The Mail says the most divisive US presidential election in history ended with long queues outside polling stations in what was forecast to be a record voter turnout.
In an editorial, the Sun lays into Mr Obama's record in office but concludes: "We can but hope the next president is an improvement. The signs aren't great."
The Star says the "fierce battle proved ugly right to the finish".
- Amazon butler will clean and do the laundry: First they gave you books. Then they delivered groceries, streamed music and commissioned their own television programmes. Now Amazon is delivering a personal concierge to put your shopping away as well as do your laundry and tidy up Times
- Suitors come out of their shell for the lovelorn snail: Cupid's arrow has found Jeremy the garden snail after a global campaign to find it a mate with a one-in-a-million anatomical abnormality Telegraph
- More books on bestseller charts written by Davids than by minority ethnic writers: There are more writers in the bestseller charts called David than there are ones from an ethnic minority, according to an analysis by the Bookseller magazine Guardian
'Lost the plot'
The findings of the report into the police investigation into paedophile allegations against VIPs elicits a scathing reaction.
Sir Richard Henriques said the Metropolitan Police made numerous errors in Operation Midland and that it should have been abandoned much earlier.
In a leading article, the Times says the report lays bare Scotland Yard's "disastrous investigation of baseless abuse claims" but is wrong to call for less media scrutiny.
"The operation was an investigation of a single witness's claims of historic sex abuse by well-known figures at the heart of the establishment," it continues.
"The report enumerates a catalogue of police failures and errors of judgement, including a failure to corroborate testimony on which the entire investigation was based and which turned out to be fabricated."
The Telegraph says it was clear from the time police described the claims of the complainant, known only as "Nick", as credible and true they had "lost the plot".
It concludes: "There is a sense that the police are seeking to atone for past mistakes by pursuing other high-profile people on the flimsiest pretext.
"No one says they should look the other way.
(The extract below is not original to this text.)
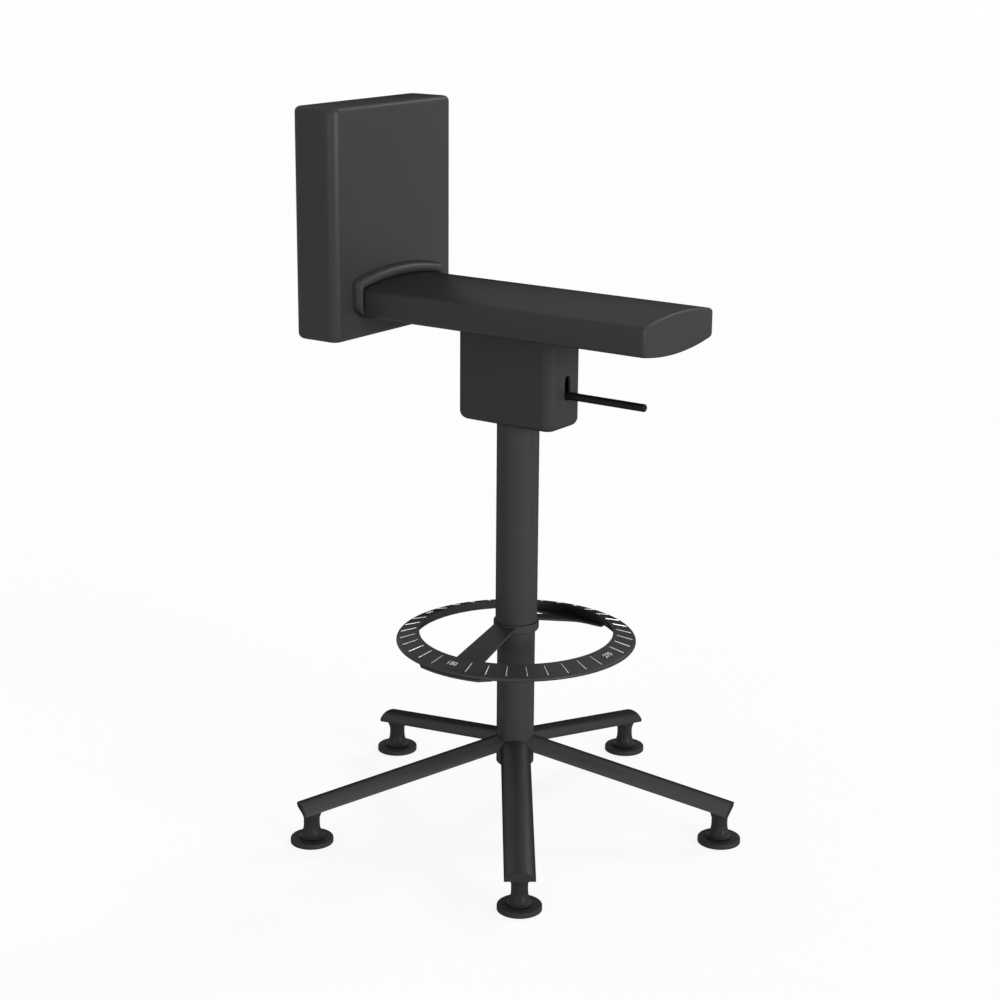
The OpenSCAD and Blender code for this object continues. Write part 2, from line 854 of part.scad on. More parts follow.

But the public just wants them to do their jobs competently, honestly and diligently."
The Guardian calls it one of the worst debacles in policing.
It makes the front-page lead for the Mail, which says: "Police handling of the tidal wave of historic sex abuse claims was torn to shreds yesterday in a devastating report."
The Sun describes the report's findings as "shameful" while the Mirror brands it a "travesty".
One person who is in the headlines even more than usual is Prince Harry after he confirmed he was in a relationship with US television actress Meghan Markle - and accused the media of subjecting her to a "wave of abuse and harassment".
However, the Times remarks: "It is inconceivable that a relationship between a popular British prince, who is fifth in line to the throne, and a beautiful American actress is of no interest to the public and the press.
"Prince Harry is the mischievous, charming face of probably the most famous family in the world.
"His girlfriend, Meghan Markle, is a star of Suits, a legal drama watched by millions around the globe. Neither has exactly been plucked from obscurity."
Telegraph columnist Celia Walden takes her hat off to the prince for a no-nonsense piece of public relations.
"'OMG it's confirmed!' seems to have been the immediate reaction to Kensington Palace's surprising statement on the subject of Prince Harry's love life yesterday morning," she writes.
"The voracious interest in Harry's private life is unlikely to be extinguished with a single letter, but Kensington Palace have laid down clear boundaries here with regards to any harassment of Markle in the future. OMG, it's confirmed!"
The Guardian says Prince Harry is right and that "this media harassment is unacceptable".
"Prince Harry's communications secretary has issued an extraordinary appeal to the press.
"In a voice that sounds deeply personal, the letter calls on those behind the frenetic coverage of his relationship with the American actor Meghan Markle to 'pause and reflect before any further damage is done'.
"The message is careful, measured and self-aware, but it also lets fall for a moment the protective veil of the royal brand to reveal a man who genuinely worries that, in the face of what is called 'a wave of abuse and harassment', he is failing to protect his new girlfriend against just the kind of press intrusion and harassment that ended in the death of his own mother, Princess Diana."
Finally, news that the distinctive chocolate triangles in Toblerone bars are being spaced out to cut costs is followed up by most of the papers.
The Times has clever editorial with wider gaps between the lines of text than normal - and it explains why at the end.
"Visions of the post-referendum apocalypse took many forms in the weeks before June 23. Judging by the febrile reaction to shrinking Toblerone chocolate bars, however, few imagined it would be this bad," it says.
"The confectionary company is not the first to cut corners, nor will it be the last. A rip-off, say shoppers. Nonsense.
"The Toblerone decision proves that Brexit is good for your health as nobody will be able to afford junk food in this brave new world.
"Forget £350m a week for the NHS - Brexit has brought us a sugar tax for the modern age. It will not stop there. The price of printers' ink is getting dearer by the minute."